Of those households in the bottom 80 percent, about 7 percent would see a tax reduction, while 31 percent of households in the top 20 percent of incomes would receive a tax break. About 88 percent of households in the top 1 percent would receive a tax break, while less than 2 percent in the bottom 20 percent of households by income would see a reduction in taxes. The bottom 20 percent of households includes households with incomes below $35,000 per year, and have an estimated average income of $19,000 per year in 2023.
These aggregate tax reductions result in a distributional impact of eliminating the Interest and Dividends Tax that benefits higher-income households substantially more than households with lower incomes. The average tax reduction for a household in the top 1 percent, across all households in that group, would be $11,900 in 2023. For the approximately 88 percent of households that pay Interest and Dividends Tax in that group, the average reduction in tax liability would be about $13,559.
Compared to the average income of $2.2 million within this small group of households, the tax break is a relatively limited amount of money, but it is substantially larger than the tax reductions experienced by other income groups. The average tax benefit from eliminating the Interest and Dividends Tax for any household with incomes in the 4 percent that is immediately lower than the top 1 percent falls from $11,900 to $954. The average tax reduction in the middle 20 percent of households, with an average income of $81,000, that were previously paying Interest and Dividends Tax would be $156, and fall to $21 for all households across this group.
Granite Staters with the lowest household incomes, less than $35,000 per year and averaging $19,000 annually, would see an average tax reduction of $113 for the less than 2 percent of households in this group that actually would receive a tax break. The average across all households in this group would be a savings of approximately $2 in 2023.

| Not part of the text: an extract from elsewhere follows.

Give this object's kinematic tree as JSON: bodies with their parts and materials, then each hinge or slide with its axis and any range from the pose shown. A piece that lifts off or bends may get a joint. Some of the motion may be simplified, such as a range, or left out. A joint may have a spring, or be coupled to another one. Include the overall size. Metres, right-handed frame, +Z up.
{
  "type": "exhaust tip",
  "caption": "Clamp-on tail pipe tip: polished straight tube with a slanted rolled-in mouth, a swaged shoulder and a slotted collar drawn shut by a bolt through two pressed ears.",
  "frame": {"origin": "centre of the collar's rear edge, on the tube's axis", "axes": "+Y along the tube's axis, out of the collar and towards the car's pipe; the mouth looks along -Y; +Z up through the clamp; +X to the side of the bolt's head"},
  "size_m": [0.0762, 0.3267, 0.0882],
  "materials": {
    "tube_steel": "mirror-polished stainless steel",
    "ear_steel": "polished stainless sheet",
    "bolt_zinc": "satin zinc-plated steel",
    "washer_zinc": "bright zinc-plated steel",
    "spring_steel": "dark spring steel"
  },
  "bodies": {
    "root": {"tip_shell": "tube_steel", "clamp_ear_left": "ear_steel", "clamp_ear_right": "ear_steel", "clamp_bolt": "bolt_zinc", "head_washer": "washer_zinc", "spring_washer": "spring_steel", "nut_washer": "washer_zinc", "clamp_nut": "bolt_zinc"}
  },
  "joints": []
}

Forgone Revenue and Economic Stimulus
The phased repeal of the Interest and Dividends Tax will begin to substantially impact State revenues in the upcoming State Budget biennium, and revenue estimates forecast by the Governor and the DRA show those reductions in State General Fund revenues.
The Governor’s revenue estimates show the Interest and Dividends Tax falling short of its predicted $135 million in revenue generated for State Fiscal Year 2023 by $22.2 million in State Fiscal Year 2024, with another additional drop of $23.4 million in State Fiscal Year 2025. Relative to the estimates for the current year, the Interest and Dividends Tax is projected to generate $67.8 million less revenue during the upcoming budget biennium because of the tax rate reductions. Figures from the DRA also suggest a decline of about $67.8 million as a midpoint estimate.
When the phaseout of the Interest and Dividends Tax was first considered in 2021, the Interest and Dividends Tax had been generating less revenue than is forecast for State Fiscal Year 2023 due in part to 2020 stock market performance, but its repeal still had a substantial forecasted impact. The estimated total revenue lost due to this provision, using a static analysis conducted by the DRA, was projected to be approximately $368.9 million through State Fiscal Year 2028, and then another $116.9 million thereafter. That static analysis did not account for inflation or growth in the revenue base, such as enhanced performance in the stock market, which has already boosted the Interest and Dividends Tax base and likely will continue to grow taxable income in future years.
These revenue losses are substantial relative to planned expenditures in the coming State Budget biennium. The $67.8 million loss of revenue is more than the State contributes in operating support to the Community College System of New Hampshire each year, and more than half the amount of general revenue sharing the State provided to all municipalities within its borders in State Fiscal Year 2023 from Meals and Rentals Tax revenue collections. An eventual loss of approximately $135 million per year is the equivalent of losing nearly all revenue currently used to fund the Department of Corrections, the combined budgets of the State’s Departments of Fish and Game, Labor, Employment Security, and the State Veterans’ Home, or about 77.1 percent of the State’s budgeted share funding for services to individuals with developmental disabilities for State Fiscal Year 2023.
A reduction in funding towards these services could have negative impacts on household budgets and the state’s economy overall while providing little economic benefit. National-level modeling from the Congressional Budget Office and Moody’s Analytics suggests that tax reductions for higher income households, including permanent reductions to dividends and capital gains taxes, are less effective at stimulating economic growth than other key policies, such as assistance to low-income households and infrastructure investments.
For example, Moody’s Analytics estimated an additional dollar in food assistance through the Supplemental Nutrition Assistance Program in the first quarter of 2021 would have boosted the size of the overall economy by $1.61 by the end of 2021, as individuals would have spent their income support on food in the local economy. Supplemental unemployment insurance would have boosted the economy by $1.49 per dollar invested over the same time period, as unemployed individuals with fewer other resources would have quickly used these benefits in the economy. The same analysis estimated a dividend and capital gain rate reduction would generate $0.38 for each dollar of foregone revenue, while a corporate tax rate reduction would generate $0.32, and a business net operating loss tax offset would produce $0.24 on the dollar in return on investment.
Property taxes, the most significant state or local tax in New Hampshire, consume a larger percentage of household income for families with moderate and low incomes than they do among households with high incomes. Reducing property taxes, through either general reductions or targeted relief, could potentially provide relatively effective economic stimulus by adding resources to households with low and moderate incomes. While recent federal and state aid has provided a likely temporary reprieve, the total amount of local property tax revenue charged statewide increased every year between 2012 and 2020 after adjusting for inflation, increasing by an average of 1.7 percent more annually than the rate of consumer inflation in the northeastern United States.
With an elevated risk of a recession during the next State Budget biennium and a potential rise in the need for services, public resources must be carefully raised and deployed to help ensure sufficient funding for programs serving Granite Staters and to provide support for an equitable and inclusive economy.